Midsemester Eval Discussion (10 minutes)

Open the floor up for general questions and sharing about how sections are going. Some questions include:

  • What did you learn from your midsemester evals? Anything surprising?
  • What do you plan to change about your teaching in the remaining sections?

Experienced GSI visit - Paul M. from Political Science (40 minutes)

Someone does board work question (10 minutes)

Misconceptions (50 minutes)

- Screening of “A Private Universe”

- Discussion questions:

  1. What were the main points of the video? Did they surprise you or have you had similar experiences in section?
    1. Students come with their own ideas and preconceptions of scientific material. They hold on to those preconceptions unless they are clearly addressed in class and shown to be incorrect (and even then some of their preconceptions remain). Hands-on activities can be helpful. Diagrams can be so easily misleading.
  2. How does Hammer reframe the problem of misconceptions?
  3. What is a conceptual resource? What is an epistemological resource?
  4. What are some techniques that Hammer suggests to help students productively use resources (either conceptual or epistemological)?
  5. Closer is stronger. Is that wrong? Is it bad if someone holds this belief, since it leads them astray when considering the seasons?

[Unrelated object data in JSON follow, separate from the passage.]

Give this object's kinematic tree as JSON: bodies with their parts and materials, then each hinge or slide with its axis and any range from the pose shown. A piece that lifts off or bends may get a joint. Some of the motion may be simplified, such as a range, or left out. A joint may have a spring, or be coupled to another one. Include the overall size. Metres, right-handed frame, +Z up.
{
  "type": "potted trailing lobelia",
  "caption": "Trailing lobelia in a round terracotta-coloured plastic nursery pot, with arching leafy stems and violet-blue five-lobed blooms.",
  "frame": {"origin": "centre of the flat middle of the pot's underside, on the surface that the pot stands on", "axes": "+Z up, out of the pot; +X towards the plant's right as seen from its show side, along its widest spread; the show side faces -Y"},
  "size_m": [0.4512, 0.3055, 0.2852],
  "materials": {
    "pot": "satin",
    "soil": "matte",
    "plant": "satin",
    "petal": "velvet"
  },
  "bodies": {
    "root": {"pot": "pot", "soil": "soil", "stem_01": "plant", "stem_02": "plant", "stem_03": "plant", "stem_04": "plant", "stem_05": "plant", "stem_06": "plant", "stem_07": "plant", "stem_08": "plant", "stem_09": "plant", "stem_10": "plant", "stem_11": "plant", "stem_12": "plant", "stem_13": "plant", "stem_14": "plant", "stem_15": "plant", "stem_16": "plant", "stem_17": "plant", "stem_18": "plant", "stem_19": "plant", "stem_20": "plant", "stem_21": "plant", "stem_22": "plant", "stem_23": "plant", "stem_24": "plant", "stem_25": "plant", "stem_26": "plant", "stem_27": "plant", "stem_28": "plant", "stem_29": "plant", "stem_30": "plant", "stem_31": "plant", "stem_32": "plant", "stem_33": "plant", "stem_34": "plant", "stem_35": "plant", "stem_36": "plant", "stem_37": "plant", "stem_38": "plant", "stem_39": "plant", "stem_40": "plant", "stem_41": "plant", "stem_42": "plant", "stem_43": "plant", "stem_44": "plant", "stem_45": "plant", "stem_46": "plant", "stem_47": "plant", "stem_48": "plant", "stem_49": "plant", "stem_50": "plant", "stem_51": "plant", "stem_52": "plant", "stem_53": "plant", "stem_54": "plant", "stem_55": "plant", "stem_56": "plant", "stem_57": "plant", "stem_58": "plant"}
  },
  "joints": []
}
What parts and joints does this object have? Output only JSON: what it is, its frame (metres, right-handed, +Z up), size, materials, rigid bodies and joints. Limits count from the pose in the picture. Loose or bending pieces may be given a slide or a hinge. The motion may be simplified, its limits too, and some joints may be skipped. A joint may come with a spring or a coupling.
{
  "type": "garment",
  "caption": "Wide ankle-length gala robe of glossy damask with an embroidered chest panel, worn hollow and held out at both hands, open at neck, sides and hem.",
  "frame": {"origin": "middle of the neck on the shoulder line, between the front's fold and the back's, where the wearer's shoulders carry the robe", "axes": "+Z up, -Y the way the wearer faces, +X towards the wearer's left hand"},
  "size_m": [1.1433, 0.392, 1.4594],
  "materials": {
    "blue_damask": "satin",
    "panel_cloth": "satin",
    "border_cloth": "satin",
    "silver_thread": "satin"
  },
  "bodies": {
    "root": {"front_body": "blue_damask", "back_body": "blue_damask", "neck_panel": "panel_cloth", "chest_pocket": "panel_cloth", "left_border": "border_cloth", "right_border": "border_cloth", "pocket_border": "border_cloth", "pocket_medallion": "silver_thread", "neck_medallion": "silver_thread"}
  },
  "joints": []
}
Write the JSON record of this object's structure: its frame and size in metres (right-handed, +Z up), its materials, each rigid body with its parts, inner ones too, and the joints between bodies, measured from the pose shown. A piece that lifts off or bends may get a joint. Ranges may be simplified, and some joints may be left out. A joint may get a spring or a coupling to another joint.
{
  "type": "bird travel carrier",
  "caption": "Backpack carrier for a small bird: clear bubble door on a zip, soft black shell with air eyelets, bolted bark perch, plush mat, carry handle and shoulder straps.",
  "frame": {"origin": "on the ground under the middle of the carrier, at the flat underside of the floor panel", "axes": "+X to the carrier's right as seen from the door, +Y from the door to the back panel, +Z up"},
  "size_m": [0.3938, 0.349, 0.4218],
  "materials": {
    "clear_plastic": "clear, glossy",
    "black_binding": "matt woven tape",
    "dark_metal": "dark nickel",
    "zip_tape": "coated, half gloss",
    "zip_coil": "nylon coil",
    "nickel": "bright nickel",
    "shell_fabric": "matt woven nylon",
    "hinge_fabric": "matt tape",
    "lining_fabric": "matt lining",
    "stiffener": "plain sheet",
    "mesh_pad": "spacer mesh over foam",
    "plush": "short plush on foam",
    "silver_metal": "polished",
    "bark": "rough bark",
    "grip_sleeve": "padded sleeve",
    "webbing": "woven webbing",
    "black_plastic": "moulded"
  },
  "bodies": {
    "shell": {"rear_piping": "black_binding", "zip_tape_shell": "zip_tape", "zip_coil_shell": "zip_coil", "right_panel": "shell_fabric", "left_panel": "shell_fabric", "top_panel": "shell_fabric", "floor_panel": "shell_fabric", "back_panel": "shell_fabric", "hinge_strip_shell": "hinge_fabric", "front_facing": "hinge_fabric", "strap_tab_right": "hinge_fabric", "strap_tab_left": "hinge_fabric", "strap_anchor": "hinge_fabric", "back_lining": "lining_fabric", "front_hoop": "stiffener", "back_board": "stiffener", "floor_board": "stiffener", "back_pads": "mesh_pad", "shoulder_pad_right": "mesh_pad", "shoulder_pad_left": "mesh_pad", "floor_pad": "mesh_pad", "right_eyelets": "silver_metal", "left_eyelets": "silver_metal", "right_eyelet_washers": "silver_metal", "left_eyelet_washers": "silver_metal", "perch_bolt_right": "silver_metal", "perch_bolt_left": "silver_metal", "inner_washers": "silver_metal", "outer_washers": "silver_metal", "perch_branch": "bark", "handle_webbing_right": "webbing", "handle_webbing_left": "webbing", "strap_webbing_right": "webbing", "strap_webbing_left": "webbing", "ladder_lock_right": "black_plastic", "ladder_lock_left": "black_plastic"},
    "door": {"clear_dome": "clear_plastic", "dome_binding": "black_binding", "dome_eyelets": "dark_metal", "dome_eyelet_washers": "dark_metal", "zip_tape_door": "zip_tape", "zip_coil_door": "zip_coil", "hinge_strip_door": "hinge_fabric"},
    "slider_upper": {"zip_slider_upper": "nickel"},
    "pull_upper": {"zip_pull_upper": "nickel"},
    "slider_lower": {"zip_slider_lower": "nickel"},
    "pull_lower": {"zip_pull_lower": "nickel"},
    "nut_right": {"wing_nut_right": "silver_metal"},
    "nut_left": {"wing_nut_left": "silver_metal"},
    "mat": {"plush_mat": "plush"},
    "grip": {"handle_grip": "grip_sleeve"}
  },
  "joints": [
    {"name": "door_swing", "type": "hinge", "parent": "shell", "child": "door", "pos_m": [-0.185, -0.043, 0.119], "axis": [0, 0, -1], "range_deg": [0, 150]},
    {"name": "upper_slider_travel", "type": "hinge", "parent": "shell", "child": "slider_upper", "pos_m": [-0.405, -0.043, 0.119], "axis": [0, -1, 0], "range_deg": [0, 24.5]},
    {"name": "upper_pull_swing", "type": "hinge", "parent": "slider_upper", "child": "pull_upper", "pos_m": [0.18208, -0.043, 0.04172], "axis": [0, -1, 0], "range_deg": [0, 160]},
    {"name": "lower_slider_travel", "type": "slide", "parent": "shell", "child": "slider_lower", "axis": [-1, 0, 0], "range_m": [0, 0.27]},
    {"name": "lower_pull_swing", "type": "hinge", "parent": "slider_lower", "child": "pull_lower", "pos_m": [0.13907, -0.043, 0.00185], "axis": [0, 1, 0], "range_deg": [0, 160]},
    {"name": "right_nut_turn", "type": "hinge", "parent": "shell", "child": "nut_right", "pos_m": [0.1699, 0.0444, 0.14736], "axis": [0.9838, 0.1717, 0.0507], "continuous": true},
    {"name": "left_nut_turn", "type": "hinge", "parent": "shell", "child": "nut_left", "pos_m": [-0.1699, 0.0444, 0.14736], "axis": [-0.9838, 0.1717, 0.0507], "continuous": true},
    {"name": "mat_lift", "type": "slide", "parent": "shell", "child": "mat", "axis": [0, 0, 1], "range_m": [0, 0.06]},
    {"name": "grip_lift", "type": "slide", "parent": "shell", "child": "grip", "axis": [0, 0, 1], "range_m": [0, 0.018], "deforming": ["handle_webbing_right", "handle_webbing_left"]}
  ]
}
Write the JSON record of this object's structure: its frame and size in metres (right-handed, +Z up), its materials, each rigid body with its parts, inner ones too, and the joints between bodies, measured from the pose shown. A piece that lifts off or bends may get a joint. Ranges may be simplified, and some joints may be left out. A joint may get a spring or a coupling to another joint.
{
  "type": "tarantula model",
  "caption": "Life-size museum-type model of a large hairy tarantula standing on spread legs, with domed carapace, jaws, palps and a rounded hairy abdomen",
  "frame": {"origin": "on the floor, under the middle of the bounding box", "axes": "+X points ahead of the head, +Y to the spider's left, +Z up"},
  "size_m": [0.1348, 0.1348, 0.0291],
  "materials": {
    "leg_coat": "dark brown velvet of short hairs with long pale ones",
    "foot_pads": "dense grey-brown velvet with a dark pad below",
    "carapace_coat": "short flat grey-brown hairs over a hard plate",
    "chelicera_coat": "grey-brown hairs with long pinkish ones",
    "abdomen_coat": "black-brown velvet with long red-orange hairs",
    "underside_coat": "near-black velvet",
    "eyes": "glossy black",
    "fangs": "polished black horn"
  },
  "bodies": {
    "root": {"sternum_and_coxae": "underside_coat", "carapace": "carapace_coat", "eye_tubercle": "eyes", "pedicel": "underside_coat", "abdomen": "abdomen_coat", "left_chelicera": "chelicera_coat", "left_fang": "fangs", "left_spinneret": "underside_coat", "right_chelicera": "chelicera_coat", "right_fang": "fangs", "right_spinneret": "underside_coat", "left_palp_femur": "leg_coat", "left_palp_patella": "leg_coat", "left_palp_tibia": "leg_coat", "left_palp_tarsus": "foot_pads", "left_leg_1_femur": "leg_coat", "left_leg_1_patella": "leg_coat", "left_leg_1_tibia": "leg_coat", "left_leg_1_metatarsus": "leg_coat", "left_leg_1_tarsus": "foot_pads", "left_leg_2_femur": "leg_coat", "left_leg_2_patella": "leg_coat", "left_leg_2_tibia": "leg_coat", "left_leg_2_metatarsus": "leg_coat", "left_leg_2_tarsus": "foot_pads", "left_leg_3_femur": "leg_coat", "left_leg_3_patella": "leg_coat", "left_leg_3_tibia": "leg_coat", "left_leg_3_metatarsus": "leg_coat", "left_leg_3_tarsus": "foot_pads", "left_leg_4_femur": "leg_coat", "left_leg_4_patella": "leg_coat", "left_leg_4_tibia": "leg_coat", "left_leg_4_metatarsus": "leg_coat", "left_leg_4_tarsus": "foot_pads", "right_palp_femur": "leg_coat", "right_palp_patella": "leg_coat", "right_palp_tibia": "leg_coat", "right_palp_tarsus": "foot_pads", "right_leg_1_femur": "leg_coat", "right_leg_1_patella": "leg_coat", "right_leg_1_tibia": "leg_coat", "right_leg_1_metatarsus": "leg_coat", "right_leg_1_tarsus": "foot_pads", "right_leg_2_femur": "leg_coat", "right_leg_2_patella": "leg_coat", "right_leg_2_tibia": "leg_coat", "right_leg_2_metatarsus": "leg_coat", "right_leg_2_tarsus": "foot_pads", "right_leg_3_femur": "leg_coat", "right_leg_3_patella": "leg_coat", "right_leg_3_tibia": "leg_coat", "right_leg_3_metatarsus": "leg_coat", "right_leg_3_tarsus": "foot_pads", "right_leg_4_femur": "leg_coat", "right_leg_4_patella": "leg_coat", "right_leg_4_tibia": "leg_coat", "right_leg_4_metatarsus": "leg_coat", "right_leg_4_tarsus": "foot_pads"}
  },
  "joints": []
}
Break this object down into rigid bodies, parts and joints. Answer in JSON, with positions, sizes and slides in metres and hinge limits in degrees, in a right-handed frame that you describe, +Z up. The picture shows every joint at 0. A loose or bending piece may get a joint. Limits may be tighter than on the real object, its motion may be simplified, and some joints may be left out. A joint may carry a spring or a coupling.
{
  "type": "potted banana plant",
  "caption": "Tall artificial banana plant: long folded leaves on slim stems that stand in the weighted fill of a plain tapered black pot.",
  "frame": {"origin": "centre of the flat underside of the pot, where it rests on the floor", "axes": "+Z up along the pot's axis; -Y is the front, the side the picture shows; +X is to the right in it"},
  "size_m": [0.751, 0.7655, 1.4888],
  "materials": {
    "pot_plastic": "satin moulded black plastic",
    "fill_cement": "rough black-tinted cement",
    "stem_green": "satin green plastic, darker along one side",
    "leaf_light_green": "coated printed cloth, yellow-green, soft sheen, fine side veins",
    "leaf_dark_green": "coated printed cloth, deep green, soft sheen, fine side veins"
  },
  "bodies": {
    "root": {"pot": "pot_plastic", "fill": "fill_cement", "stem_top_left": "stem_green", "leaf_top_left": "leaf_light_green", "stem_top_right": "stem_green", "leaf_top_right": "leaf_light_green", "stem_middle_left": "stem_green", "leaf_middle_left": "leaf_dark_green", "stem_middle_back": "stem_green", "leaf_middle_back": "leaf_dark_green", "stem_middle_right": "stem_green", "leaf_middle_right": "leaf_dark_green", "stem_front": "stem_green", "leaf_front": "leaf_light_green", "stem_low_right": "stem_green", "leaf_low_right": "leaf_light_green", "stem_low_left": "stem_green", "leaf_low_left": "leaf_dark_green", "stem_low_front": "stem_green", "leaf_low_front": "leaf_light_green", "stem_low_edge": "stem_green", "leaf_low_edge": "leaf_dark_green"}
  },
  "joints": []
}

How might Hammer's arguments reconcile this conundrum?
  6. If you, like the teacher in the video, became aware of these misconceptions your students have, how would you address them?
    1. Make it an opportunity to engage your students in the scientific process, advancing a hypothesis and trying to prove/disprove it, showing how they can determine which resources are applicable to this situation and which are not.
  7. How do we incorporate these exercises of metacognitive learning into a course that is already saturated with conceptual material?